Scan the entries below for the word "finishes". Copy each line that has it.

***** EXTRACTED MATERIAL *****

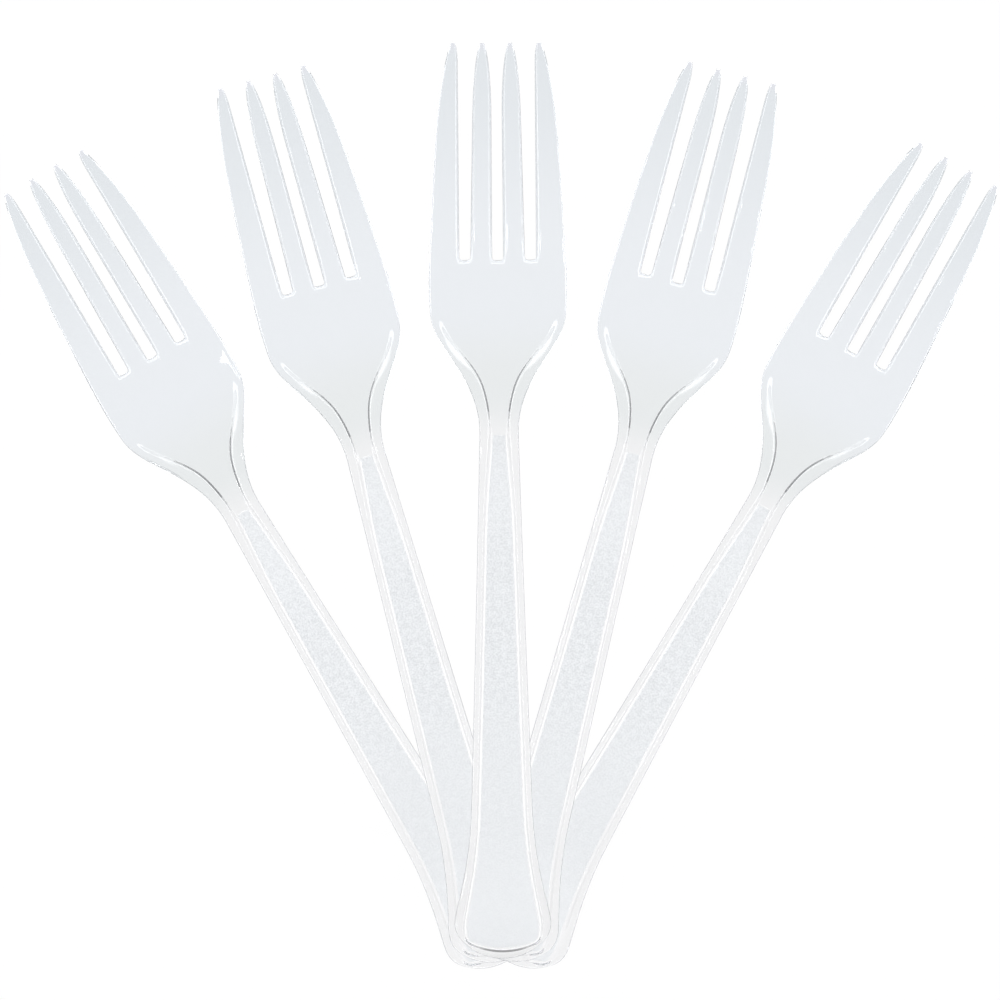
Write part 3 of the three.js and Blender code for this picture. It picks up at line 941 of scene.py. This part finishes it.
grip_material, tree = new_material("frosted_grip")
place = plan_millimetres(tree)
fine = grain(tree, place, FINE_GRAIN)
coarse = grain(tree, place, COARSE_GRAIN, 3)
along = node(tree, "ShaderNodeSeparateXYZ", {}, [place]).out(1)
mixed = FINE_SHARE * fine + (1 - FINE_SHARE) * coarse
contrast = CALM_CONTRAST + (1 - CALM_CONTRAST) * along.between(*CALM_FADES)
pattern = (mixed.between(*GRAIN_FADES) - 0.5) * contrast + 0.5
# painted light: both ends are lifted towards the light grain colour, against the shade that falls on them
painted_light = HANDLE_END_PAINTED_LIGHT * (1 - along.between(*HANDLE_END_PAINTED_LIGHT_FADES)) + NECK_END_PAINTED_LIGHT * along.between(*NECK_END_PAINTED_LIGHT_FADES)
shade = painted_light.colour(pattern.colour(GRAIN_DARK, GRAIN_LIGHT), GRAIN_LIGHT)
frost = {
    "Base Color": shade,
    "Roughness": FROST_ROUGHNESS + COARSE_ROUGHNESS * coarse,
    "IOR": POLYSTYRENE_IOR,
    "Transmission Weight": GRIP_CLEAR,
    "Normal": bump(tree, fine, ETCH_DEPTH),
}
show_plastic(tree, node(tree, "ShaderNodeBsdfPrincipled", {}, frost).out(0))
print(len(tree.nodes), "nodes of frosted grip")

# %% [markdown]
# ## Laying the forks
#
# Each packed fork is the same solid turned and tipped, so the middle of its surface and its longest direction say
# how it lies. The lowest fork lies flat on the table, and its own box shows where a fork's frame starts.


# %% How each packed fork lies
def middle_and_long_axis(name):
    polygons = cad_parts[name].data.polygons
    area = np.array([p.area for p in polygons])
    centres = np.array([p.center for p in polygons])
    middle = area @ centres / area.sum()
    spread = centres - middle
    axes = np.linalg.eigh((spread.T * area) @ spread)[1]
    axis = axes[:, -1] * np.sign(axes[1, -1])
    return Vector(middle), math.atan2(-axis[0], axis[1]), math.asin(axis[2])


FLAT_FORK = "fork_left_outer"
flat_middle, flat_heading, flat_slope = middle_and_long_axis(FLAT_FORK)
turn_back = Matrix.Rotation(-flat_heading, 3, "Z")
turned = np.array([turn_back @ v.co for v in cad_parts[FLAT_FORK].data.vertices])
low, high = turned.min(axis=0), turned.max(axis=0)
own_middle = turn_back @ flat_middle - Vector(((low[0] + high[0]) / 2, low[1], low[2]))


def lie(name):
    middle, heading, slope = middle_and_long_axis(name)
    turn = Matrix.Rotation(heading, 3, "Z") @ Matrix.Rotation(slope - flat_slope, 3, "X")
    print(f"{name}: turned {math.degrees(heading):.2f}, tipped {math.degrees(flat_slope - slope):.2f} degrees")
    return Matrix.Translation(middle - turn @ own_middle) @ turn.to_4x4()


# %% [markdown]
# ## Five forks
#
# Each fork of the fan is a copy of the one mesh, put where its packed fork lies. An array or instances would be
# lighter, but each fork has its own place in the packed model, and the lower ones get less painted shade at their
# covered ends. The subdivision surface stays live, so the cage can still be read.

# %% Copies, laid and smoothed
TOP_FORK = "fork_centre"
COVERED_PAINTED_SHADE = 0.25  # the ends under the top fork get less painted shade

for name in sorted(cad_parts):
    mesh = fork_mesh.copy()
    mesh.name = f"{name}_fine"
    if name != TOP_FORK:
        for value, polygon in zip(mesh.attributes["trapped"].data, mesh.polygons):
            value.value *= COVERED_PAINTED_SHADE if polygon.center.y < END_RADIUS else 1
    mesh.transform(lie(name) @ Matrix.Scale(MM, 4))
    mesh.materials.append(clear_material)
    mesh.materials.append(grip_material)
    piece = bpy.data.objects.new(f"{name}_clear", mesh)
    bpy.context.scene.collection.objects.link(piece)
    smoothing = piece.modifiers.new("smooth", "SUBSURF")
    smoothing.levels = smoothing.render_levels = 2
    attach(piece, "root")
    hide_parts(name)
print(len(fork_mesh.polygons), "quads a fork before smoothing")

# %% Compare with the packed model, and finish
visual_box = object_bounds()
sizes = {"cad": [list(corner) for corner in cad_box], "visual": [list(corner) for corner in visual_box]}
for name, box in sizes.items():
    print(name, [[round(value / MM, 2) for value in corner] for corner in box])
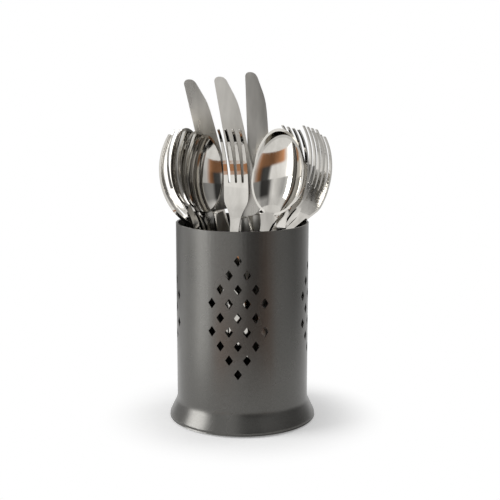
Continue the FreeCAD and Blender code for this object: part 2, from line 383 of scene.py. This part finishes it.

*****

**EXERCISE RESULT**.
Write part 3 of the three.js and Blender code for this picture. It picks up at line 941 of scene.py. This part finishes it.
Continue the FreeCAD and Blender code for this object: part 2, from line 383 of scene.py. This part finishes it.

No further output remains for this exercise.